A total of 315 subjects with signs and symptoms of dry eye were enrolled in this multicenter, investigator-masked, randomized clinical trial. They received 1 of 4 eye drop formulations: A unit-dose investigational formula containing lipid, a marketed unit-dose aqueous drop (Refresh Optive Sensitive), a marketed multidose lipid-containing eye drop (Refresh Optive Advanced), or a marketed multidose aqueous drop (Refresh Optive), in a ratio of 2:2:1:1, respectively. Subjects were instructed to instill 1 to 2 drops of the assigned study product in each eye as needed, but at least 2 times daily, for 30 days. The endpoints investigated were changes from baseline in Ocular Surface Disease Index (OSDI), tear breakup time (TBUT) and ocular surface staining at the Day 30 visit, as well as adverse events, comfort and acceptability.

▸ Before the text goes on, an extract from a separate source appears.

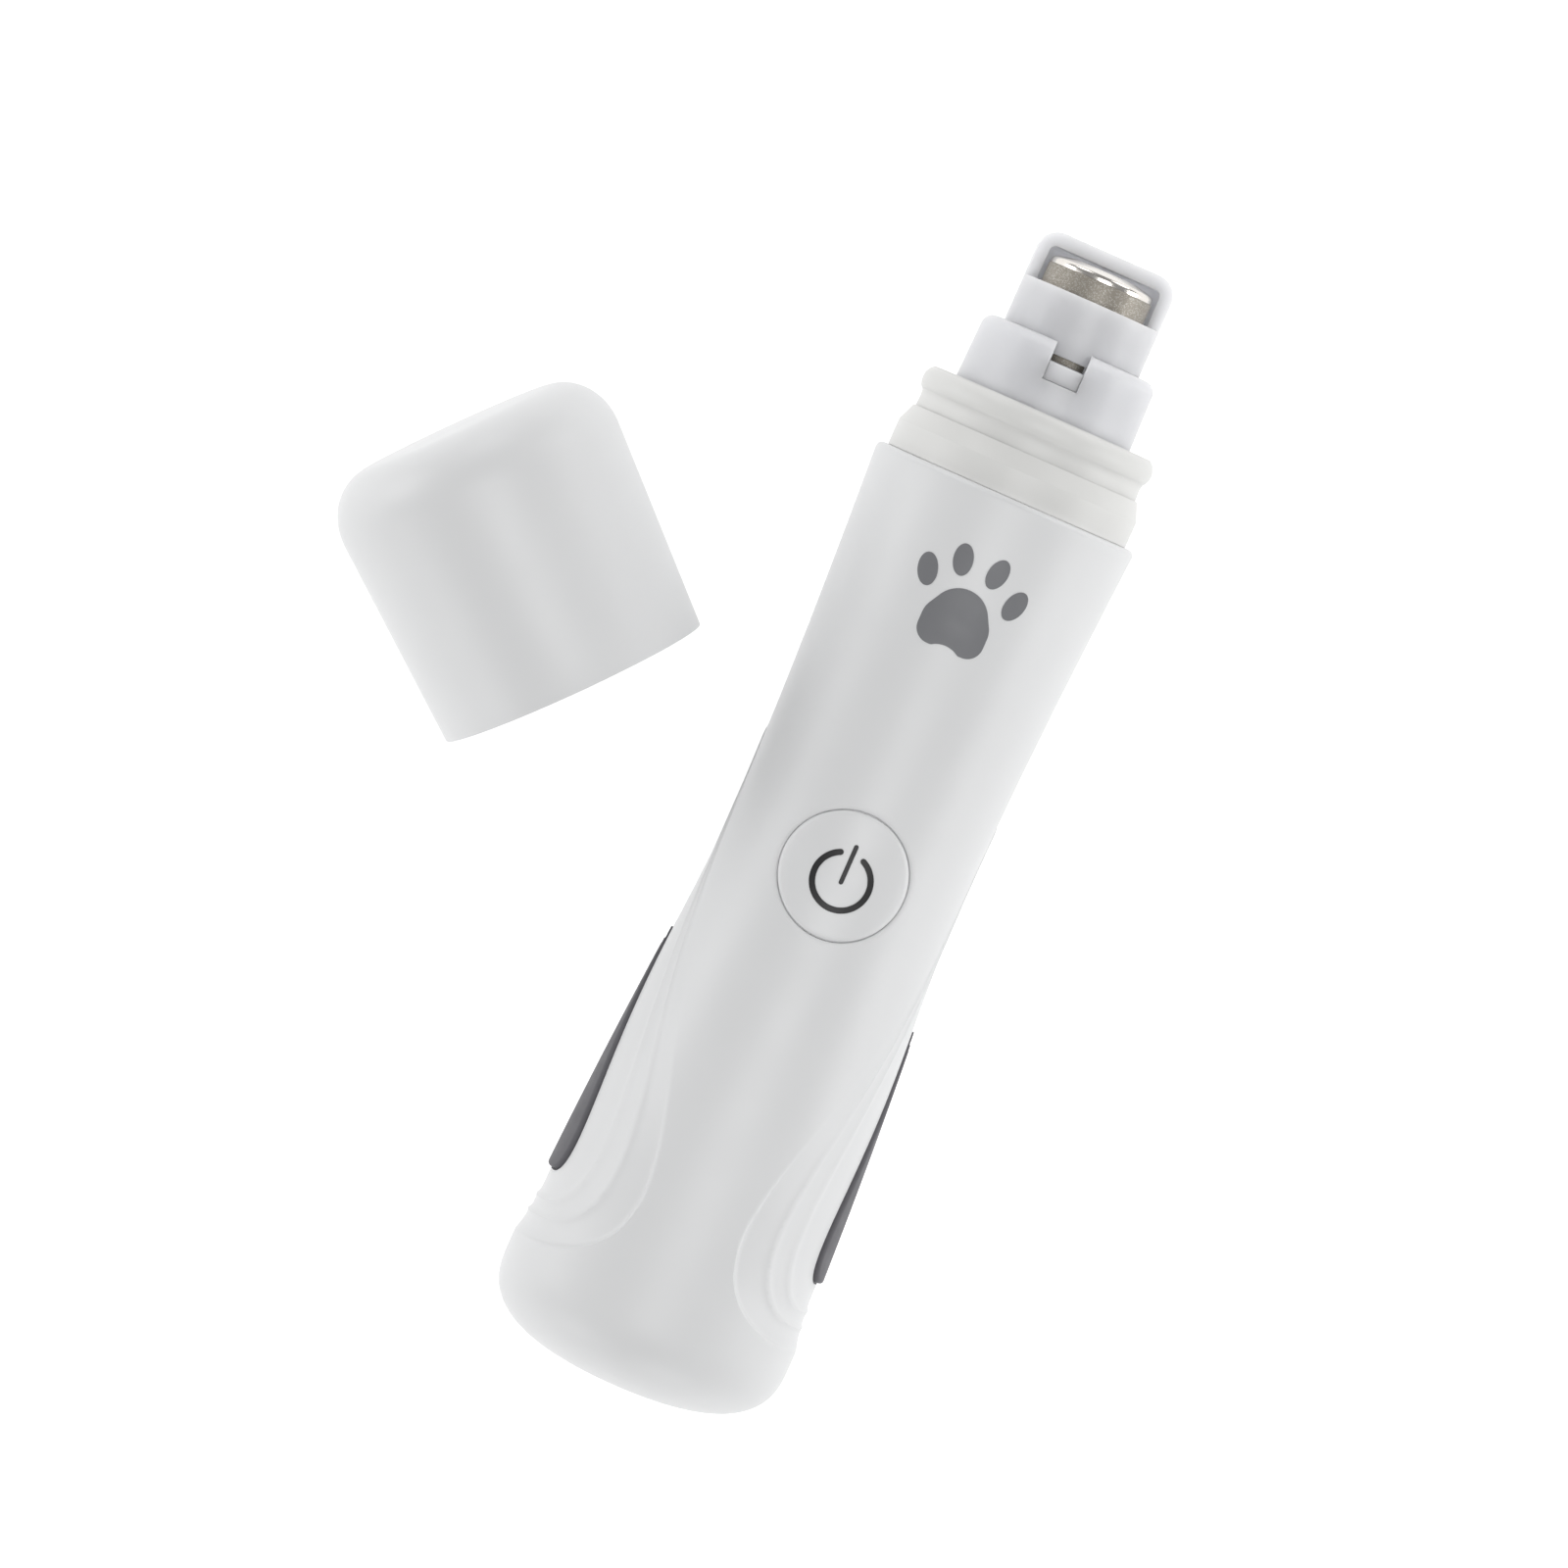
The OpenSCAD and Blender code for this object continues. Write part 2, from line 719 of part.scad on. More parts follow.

All groups showed improvement from baseline in OSDI at Day 30 (p<0.001). The investigational lipid-containing unit-dose eye drop was found to be non-inferior to the marketed aqueous unit-dose eye drop. Similarly, TBUT was improved in all groups. All treatment groups had a low and similar incidence of adverse events. Acceptability scores were similar among groups.
This study demonstrates that both unit-dose and multi-dose lipid-containing eye drops have similar efficacy, safety, and acceptability as aqueous drops, indicating that they can be used with all dry eye patients to improve evaporative problems without compromising overall clinical performance and patient comfort.